Pity the vendors of online collaboration software. Companies such as eRoom, Intraspect, WebEx (WEBX), and even Microsoft (MSFT) (with its SharePoint products) have been trying for years to overcome the barriers of physical distance and eliminate business travel, with software that lets people in different locations work together without leaving their desks. But corporate America just hasn’t taken the bait. Business travelers continue to while away the hours in airport waiting lounges, nattering on their cell phones and running up T&E budgets.
But collaboration software does work well, particularly in niche markets like manufacturing, supply-chain management, and product development. Those may not be the most glamorous business sectors, but they add up — research firm IDC estimates that the “collaborative applications” market (that’s the technical term) will post $4.5 billion in worldwide revenue this year, even though many companies still face IT budget constraints and few are making big purchases right now. The fact is that online collaboration works best in situations where relatively small teams of people work together on well-defined tasks and need to solve problems quickly — often under such intense time or budget pressure that physical travel is impossible or impractical.
Take, for instance, a big merger. Hewlett-Packard (HPQ) and Compaq executives logged more than 500,000 hours in virtual work spaces during the months leading up to their merger. They used collaboration software from eRoom (www.eroom.com) to hammer out the details of bringing the two companies together — sharing things like legal documents, organizational charts, time lines, and budgets. The co-chief of HP’s postmerger integration team, Webb McKinney, called this work space the “nerve center” of the merger. The software costs $16,995 per server, plus $249 per user.
Hewlett-Packard had been using eRoom’s products prior to the merger, to manage its increasingly real-time supply chain and to communicate with overseas manufacturers. Like many Fortune 500 companies, HP has spent the past several years making its purchasing process leaner and quicker, in an effort to cut costs and respond more quickly to market changes. But the new supply chain demands lightning-fast response time. If a purchasing manager for the PC line notices a shortage of memory chips or disc drives, she needs to get more of them right away — or else the whole finely tuned manufacturing system could come grinding to a halt.

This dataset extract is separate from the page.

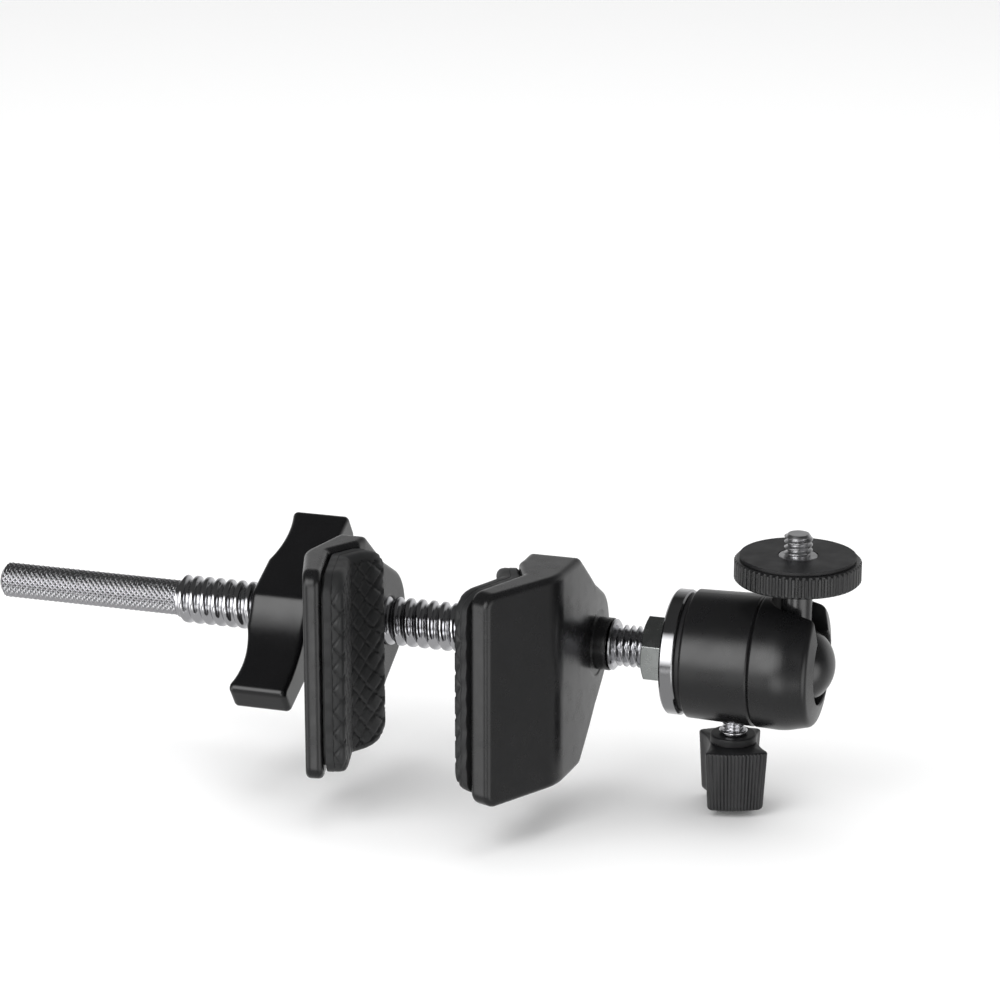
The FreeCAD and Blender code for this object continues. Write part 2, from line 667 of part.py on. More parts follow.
PIECES = {
    "clamp_rod": clamp_rod,
    "fixed_jaw": fixed_jaw,
    "fixed_jaw_pad": pad,
    "jaw_pin": jaw_pin,
    "moving_jaw": moving_jaw,
    "moving_jaw_pad": lambda: lean(pad()),
    "thrust_washer": thrust_washer,
    "wing_nut": wing_nut,
    "jam_nut": jam_nut,
    "head_base_ring": head_base_ring,
    "base_gasket": base_gasket,
    "housing_base": housing_base,
    "housing_front": housing_front,
    "ball_cup": ball_cup,
    "cup_spring": cup_spring,
    "ball": ball,
    "stem": stem,
    "platform_disc": platform_disc,
    "platform_pad": platform_pad,
    "camera_stud": camera_stud,
    "lock_screw": lock_screw,
    "lock_collar": lock_collar,
    "lock_knob": lock_knob,
}


def main():
    """Write every piece to its own STEP file."""
    os.makedirs("parts", exist_ok=True)
    for name, make in PIECES.items():
        shape = make()
        shape.exportStep(os.path.join("parts", name + ".step"))
        print(name, len(shape.Solids), round(shape.Volume, 1), shape.isValid())


main()
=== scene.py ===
"""Looks, stage and camera for a super clamp with a mini ball head.

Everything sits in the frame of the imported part: X along the clamp rod towards the ball head,
Y away from the jaws' mouth, Z up. Blender works in metres; the shapes below are written in
millimetres and scaled once, when their mesh is made.
"""

import json
import math

import bpy
import numpy as np
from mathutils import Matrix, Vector


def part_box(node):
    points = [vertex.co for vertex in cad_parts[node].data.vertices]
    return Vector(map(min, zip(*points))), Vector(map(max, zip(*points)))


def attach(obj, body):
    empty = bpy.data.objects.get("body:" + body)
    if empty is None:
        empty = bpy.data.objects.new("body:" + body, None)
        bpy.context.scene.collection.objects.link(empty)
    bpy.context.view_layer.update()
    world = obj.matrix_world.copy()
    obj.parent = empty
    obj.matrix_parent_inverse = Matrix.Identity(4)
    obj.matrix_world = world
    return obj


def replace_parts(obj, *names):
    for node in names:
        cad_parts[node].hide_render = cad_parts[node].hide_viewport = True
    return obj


MM = 0.001
INCH = 25.4
TURN = 2 * math.pi

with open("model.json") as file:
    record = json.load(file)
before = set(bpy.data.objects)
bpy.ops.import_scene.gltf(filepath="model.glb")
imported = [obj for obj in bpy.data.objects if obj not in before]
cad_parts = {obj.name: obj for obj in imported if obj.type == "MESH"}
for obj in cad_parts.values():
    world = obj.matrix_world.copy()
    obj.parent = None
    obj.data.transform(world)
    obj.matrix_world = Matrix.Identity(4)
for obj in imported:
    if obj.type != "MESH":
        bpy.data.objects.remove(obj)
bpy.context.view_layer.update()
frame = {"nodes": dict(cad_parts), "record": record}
nodes = frame["nodes"]


# --- small node-tree helper ---------------------------------------------------------------

def add(tree, kind, inputs=None, **settings):
    """Adds a shader node, sets its options, and fills or links its inputs."""
    made = tree.nodes.new(kind)
    for key, value in settings.items():
        setattr(made, key, value)
    for key, value in (inputs or {}).items():
        if isinstance(value, bpy.types.NodeSocket):
            tree.links.new(value, made.inputs[key])
        else:
            made.inputs[key].default_value = value
    return made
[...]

To prevent that, HP uses an online collaboration system that’s tied to its SAP enterprise resource planning system. When someone at HP decides to increase the standing monthly order for, say, hard drives, she draws up a purchase order in SAP and then clicks a button that pushes this information out into the eRoom work space used by the relevant supplier. The supplier picks up the purchase order, fulfills it, and sends an invoice back to HP — also via eRoom. Suppliers use the same work space to track HP’s stock of their products, monitor how efficiently orders are being filled, and communicate with HP purchasers in real time.
By increasing the responsiveness of the supply chain, HP was able to cut down on the number of purchase orders it processes each month and, more important, reduce the amount of parts inventory it has to carry, saving the company about $1 million every month.
Collaboration software won’t work in every business application. It’s just too hard to get people to change the way they work when you can offer them only vague promises of increased efficiency. But in certain niches, where the advantages of real-time online collaboration are clear, the technology already delivers some real bang for the buck.